For a deeper look at how these combinations work in logo and identity contexts, see our piece on refined narrow serif font recommendations.

What common mistakes should you avoid with thin serif fonts?

Even experienced designers run into trouble with these typefaces. Here are the most frequent problems:

  1. Using them at too small a size. Thin strokes disappear below 10pt in high-contrast serifs like Didot and Bodoni. Always test at your target size on the actual output medium print renders differently than screen.
  2. Poor color contrast. Setting thin serif text in light gray on a white background might look sophisticated on your monitor, but it will be unreadable in print. Maintain strong contrast between text and background.
  3. Overcrowding the layout. Thin serifs need breathing room. Tight line spacing and narrow margins crush the elegance these fonts are supposed to provide.
  4. Mixing too many serif styles. Pairing Didot with Bodoni, for example, looks like a mistake rather than an intentional choice because they're structurally similar. Pick one high-contrast serif and pair it with something clearly different.
  5. Ignoring optical sizing. Many modern thin serif families come with optical-size variants optimized for different sizes. Using the display cut at body text sizes (or vice versa) leads to uneven, hard-to-read type.

How do you test a thin serif before committing to it for a full layout?

Don't pick a font based on how it looks in a specimen sheet. Run it through a real-world test:

  • Typeset an actual article at your target column width and font size. Check readability at 9pt, 10pt, and 11pt.
  • Print a test page if the magazine goes to press. Screen rendering can hide weight problems that print exaggerates.
  • Check the font's full character set. Does it include small caps, ligatures, old-style figures, and the diacritics you need for multilingual content?
  • Set a headline, subhead, and body paragraph using your planned pairing. Look at the whole system together, not each piece in isolation.
  • Review it after stepping away for a day. Fresh eyes catch readability issues you'll miss during an initial design session.

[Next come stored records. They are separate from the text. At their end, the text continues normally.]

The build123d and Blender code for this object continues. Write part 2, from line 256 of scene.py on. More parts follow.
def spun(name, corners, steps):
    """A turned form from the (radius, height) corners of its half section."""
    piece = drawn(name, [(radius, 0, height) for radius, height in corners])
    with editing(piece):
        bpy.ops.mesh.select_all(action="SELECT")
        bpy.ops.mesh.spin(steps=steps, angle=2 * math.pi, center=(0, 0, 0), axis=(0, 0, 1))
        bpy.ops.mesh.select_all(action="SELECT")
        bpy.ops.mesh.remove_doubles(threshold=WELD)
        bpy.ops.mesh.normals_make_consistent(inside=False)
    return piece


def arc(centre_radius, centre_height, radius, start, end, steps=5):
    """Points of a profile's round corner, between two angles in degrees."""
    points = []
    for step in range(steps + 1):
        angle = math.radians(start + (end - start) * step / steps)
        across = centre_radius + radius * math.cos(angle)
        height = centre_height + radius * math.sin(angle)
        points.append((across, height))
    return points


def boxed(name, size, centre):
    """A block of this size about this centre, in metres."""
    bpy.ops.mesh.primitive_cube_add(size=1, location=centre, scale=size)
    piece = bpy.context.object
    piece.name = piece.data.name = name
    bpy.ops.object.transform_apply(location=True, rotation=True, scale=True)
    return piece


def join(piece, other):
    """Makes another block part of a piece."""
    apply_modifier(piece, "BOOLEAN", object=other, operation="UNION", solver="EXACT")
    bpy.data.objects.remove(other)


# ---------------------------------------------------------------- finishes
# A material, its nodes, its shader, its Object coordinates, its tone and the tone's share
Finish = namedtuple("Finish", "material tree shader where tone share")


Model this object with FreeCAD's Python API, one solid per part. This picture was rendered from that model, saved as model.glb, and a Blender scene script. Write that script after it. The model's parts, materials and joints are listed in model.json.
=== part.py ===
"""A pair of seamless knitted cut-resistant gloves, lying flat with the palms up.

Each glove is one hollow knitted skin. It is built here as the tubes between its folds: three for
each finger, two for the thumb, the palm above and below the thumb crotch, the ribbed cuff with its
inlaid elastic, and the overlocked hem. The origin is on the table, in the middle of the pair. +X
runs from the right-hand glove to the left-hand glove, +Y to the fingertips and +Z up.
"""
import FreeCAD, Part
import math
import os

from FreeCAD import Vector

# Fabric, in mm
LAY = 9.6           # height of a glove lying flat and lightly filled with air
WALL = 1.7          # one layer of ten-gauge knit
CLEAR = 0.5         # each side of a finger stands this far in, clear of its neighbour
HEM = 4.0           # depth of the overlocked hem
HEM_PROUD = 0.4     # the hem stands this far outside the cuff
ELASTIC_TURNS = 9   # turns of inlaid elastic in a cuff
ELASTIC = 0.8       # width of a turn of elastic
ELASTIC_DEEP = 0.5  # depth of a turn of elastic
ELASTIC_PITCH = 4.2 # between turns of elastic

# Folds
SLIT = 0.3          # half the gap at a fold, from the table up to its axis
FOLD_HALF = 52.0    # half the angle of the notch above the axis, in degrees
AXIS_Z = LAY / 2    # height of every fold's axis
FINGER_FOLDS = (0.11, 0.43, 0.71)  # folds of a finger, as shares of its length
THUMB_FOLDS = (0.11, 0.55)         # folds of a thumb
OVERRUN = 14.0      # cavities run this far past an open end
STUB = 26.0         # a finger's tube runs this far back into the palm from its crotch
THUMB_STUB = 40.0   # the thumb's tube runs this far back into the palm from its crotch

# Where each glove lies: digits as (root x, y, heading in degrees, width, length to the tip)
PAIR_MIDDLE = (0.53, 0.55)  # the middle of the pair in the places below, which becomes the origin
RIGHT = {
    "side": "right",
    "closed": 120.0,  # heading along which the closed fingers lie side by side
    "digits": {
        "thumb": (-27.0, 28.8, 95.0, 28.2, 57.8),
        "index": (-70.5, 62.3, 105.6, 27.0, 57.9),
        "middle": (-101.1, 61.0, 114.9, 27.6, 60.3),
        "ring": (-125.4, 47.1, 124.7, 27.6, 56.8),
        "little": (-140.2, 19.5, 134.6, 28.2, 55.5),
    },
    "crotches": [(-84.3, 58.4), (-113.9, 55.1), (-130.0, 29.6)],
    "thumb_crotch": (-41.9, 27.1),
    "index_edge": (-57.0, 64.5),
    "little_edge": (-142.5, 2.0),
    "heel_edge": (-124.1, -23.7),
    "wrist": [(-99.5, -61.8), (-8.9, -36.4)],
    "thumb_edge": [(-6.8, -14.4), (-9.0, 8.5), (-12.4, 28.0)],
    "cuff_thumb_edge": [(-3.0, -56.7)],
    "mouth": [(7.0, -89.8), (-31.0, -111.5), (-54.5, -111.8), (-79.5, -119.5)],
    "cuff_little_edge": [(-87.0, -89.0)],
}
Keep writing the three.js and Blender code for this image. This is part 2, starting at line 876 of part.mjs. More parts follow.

Quick-reference comparison table

Here's a side-by-side summary to help you narrow down your choice:

  • Didot Best for: fashion covers, display headlines. Weakness: unreadable at small sizes.
  • Bodoni Best for: art and culture editorials, mastheads. Weakness: same small-size limitation as Didot.
  • Cormorant Garamond Best for: all-purpose editorial, both display and text. Weakness: may feel too delicate for bold, high-energy layouts.
  • Playfair Display Best for: lifestyle and culture spreads, versatile weight range. Weakness: slightly heavier than true "thin" serifs.
  • EB Garamond Best for: long-form body text, literary content. Weakness: less striking at headline sizes.
  • Mrs Eaves Best for: personality-driven editorial, book and arts coverage. Weakness: tight default spacing requires manual kerning.

Your next step

Pick your top two candidates from this list, typeset the same three-paragraph article with each one, and print both at actual magazine size. Pin them to a wall and read them from arm's length. The font that stays comfortable at that distance and still looks intentional is the one you should use.